>>>

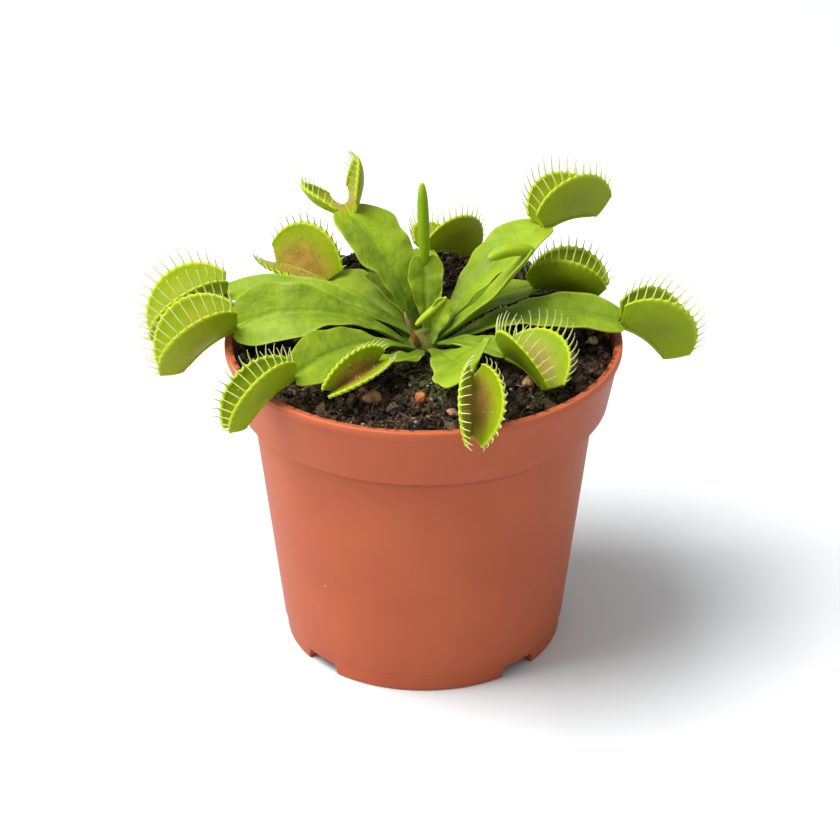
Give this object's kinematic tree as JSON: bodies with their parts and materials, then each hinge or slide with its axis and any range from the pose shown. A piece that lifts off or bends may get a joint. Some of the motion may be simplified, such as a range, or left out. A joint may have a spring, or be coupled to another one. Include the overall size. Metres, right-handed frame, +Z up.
{
  "type": "potted venus flytrap",
  "caption": "Venus flytrap in a terracotta-coloured plastic pot: a rosette of winged leaves that end in two-lobed toothed traps, standing in dark peat.",
  "frame": {"origin": "middle of the whole plant's bounding box, on the surface that the pot stands on; the pot's own axis is 1.3 mm to +X and 5.9 mm to +Y of it", "axes": "+Z up, -Y towards the front of the plant, +X to its right as seen from the front"},
  "size_m": [0.1331, 0.1018, 0.1113],
  "materials": {
    "terracotta_plastic": "satin",
    "peat": "matte",
    "rhizome": "satin",
    "leaf": "satin",
    "dried_leaf": "matte",
    "pebble": "matte"
  },
  "bodies": {
    "root": {"pot": "terracotta_plastic", "soil": "peat", "crown": "rhizome", "old_leaf_base": "dried_leaf", "old_leaf_stalk": "dried_leaf", "leaf_left_low": "leaf", "leaf_left_high": "leaf", "leaf_front_left": "leaf", "leaf_front_left_small": "leaf", "leaf_front": "leaf", "leaf_front_right": "leaf", "leaf_right": "leaf", "leaf_back_right": "leaf", "leaf_right_tall": "leaf", "leaf_back": "leaf", "leaf_back_left": "leaf", "leaf_back_left_tall": "leaf", "leaf_back_left_narrow": "leaf", "leaf_young_upright": "leaf", "leaf_young_folded": "leaf", "leaf_centre_bud": "leaf", "stone_tan": "pebble", "stone_orange": "pebble", "stone_pink": "pebble", "stone_brown": "pebble", "stone_cream": "pebble"}
  },
  "joints": []
}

<<<

*Goal of the exercise*. Write the material out again in its entirety, exactly as shown.

*Reply to the exercise*.
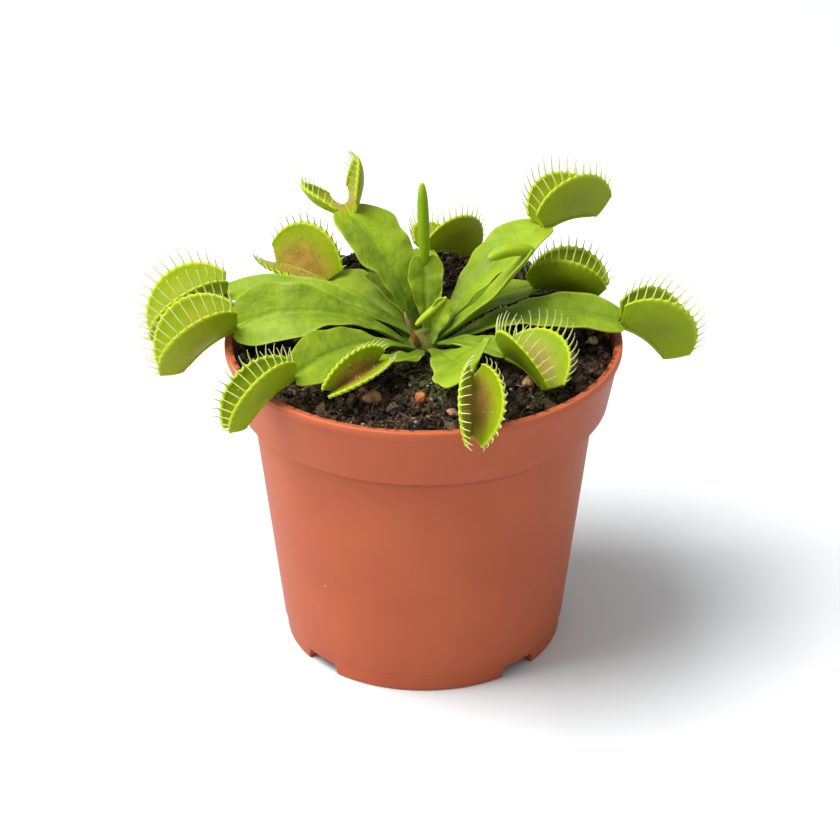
Give this object's kinematic tree as JSON: bodies with their parts and materials, then each hinge or slide with its axis and any range from the pose shown. A piece that lifts off or bends may get a joint. Some of the motion may be simplified, such as a range, or left out. A joint may have a spring, or be coupled to another one. Include the overall size. Metres, right-handed frame, +Z up.
{
  "type": "potted venus flytrap",
  "caption": "Venus flytrap in a terracotta-coloured plastic pot: a rosette of winged leaves that end in two-lobed toothed traps, standing in dark peat.",
  "frame": {"origin": "middle of the whole plant's bounding box, on the surface that the pot stands on; the pot's own axis is 1.3 mm to +X and 5.9 mm to +Y of it", "axes": "+Z up, -Y towards the front of the plant, +X to its right as seen from the front"},
  "size_m": [0.1331, 0.1018, 0.1113],
  "materials": {
    "terracotta_plastic": "satin",
    "peat": "matte",
    "rhizome": "satin",
    "leaf": "satin",
    "dried_leaf": "matte",
    "pebble": "matte"
  },
  "bodies": {
    "root": {"pot": "terracotta_plastic", "soil": "peat", "crown": "rhizome", "old_leaf_base": "dried_leaf", "old_leaf_stalk": "dried_leaf", "leaf_left_low": "leaf", "leaf_left_high": "leaf", "leaf_front_left": "leaf", "leaf_front_left_small": "leaf", "leaf_front": "leaf", "leaf_front_right": "leaf", "leaf_right": "leaf", "leaf_back_right": "leaf", "leaf_right_tall": "leaf", "leaf_back": "leaf", "leaf_back_left": "leaf", "leaf_back_left_tall": "leaf", "leaf_back_left_narrow": "leaf", "leaf_young_upright": "leaf", "leaf_young_folded": "leaf", "leaf_centre_bud": "leaf", "stone_tan": "pebble", "stone_orange": "pebble", "stone_pink": "pebble", "stone_brown": "pebble", "stone_cream": "pebble"}
  },
  "joints": []
}